AVX intrinsics are SIMD instructions for x86 CPUs that allow vectorized operations on 4 float
values (AVX1) or 8 float
values (AVX2)
in parallel without a GPU.
I coded up three versions vectorized with AVX1 and AVX2,
using the C++ intrinsic calls (see the details on AVX vectorization in Chapter 17).
The first z-score version had just the summation in AVX,
with the second adding multiply-by-scalar at the end vectorized with AVX.
The third version had all four main steps vectorized with AVX1 or AVX2.
Z-score normalization benchmarking results. Here are the benchmark timing results for the various z-score normalization versions.

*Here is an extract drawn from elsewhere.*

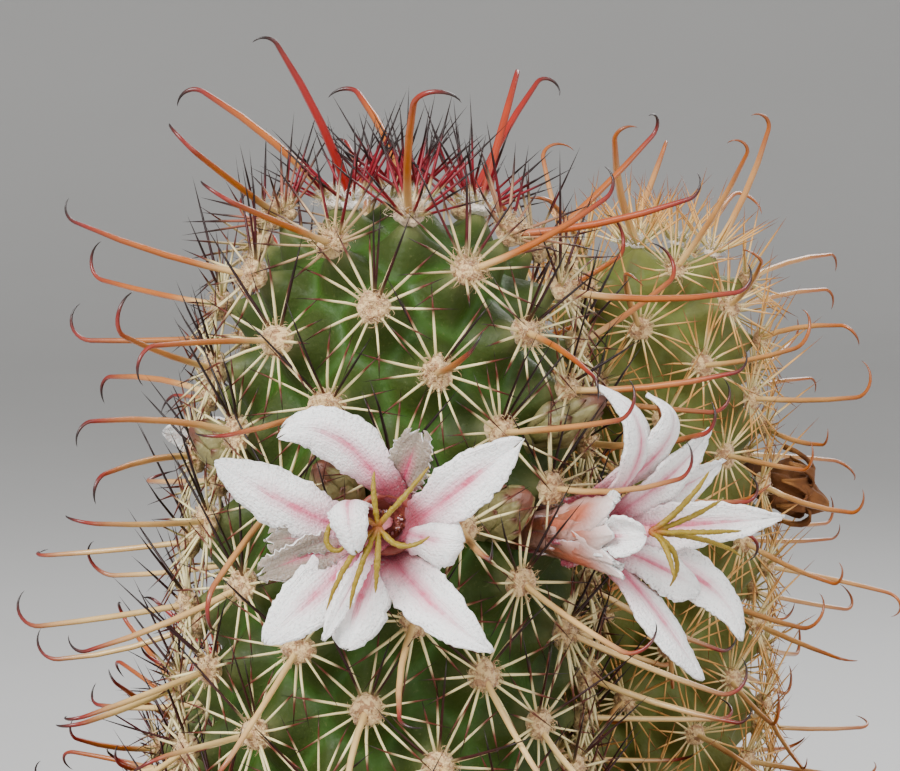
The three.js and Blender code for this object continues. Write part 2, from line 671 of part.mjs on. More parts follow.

Z-score normalization benchmarks (N=2048, ITER=100000) Z-score norm basic: 2081 ticks (2.08 seconds) Z-score norm fix mean: 1413 ticks (1.41 seconds) Z-score norm reciprocal: 1372 ticks (1.37 seconds) Z-score norm fused: 1406 ticks (1.41 seconds) Z-score norm AVX1 sum: 1094 ticks (1.09 seconds) Z-score norm AVX1 sum+multiply: 940 ticks (0.94 seconds) Z-score norm AVX2 sum: 994 ticks (0.99 seconds) Z-score norm AVX2 sum+multiply: 781 ticks (0.78 seconds) Z-score norm AVX1 all: 754 ticks (0.75 seconds) Z-score norm AVX2 all: 429 ticks (0.43 seconds)
An extension would be to add a vectorized version using AVX-512 (16 float
numbers) or the upcoming AVX-10.
Another extension would be to test whether it was a good idea to do “loop fission” above,
by trying to create AVX1 and AVX2 versions of the original sum-difference-squared fused loop.
The loop fission version made things easier to code, but might have been the slower option.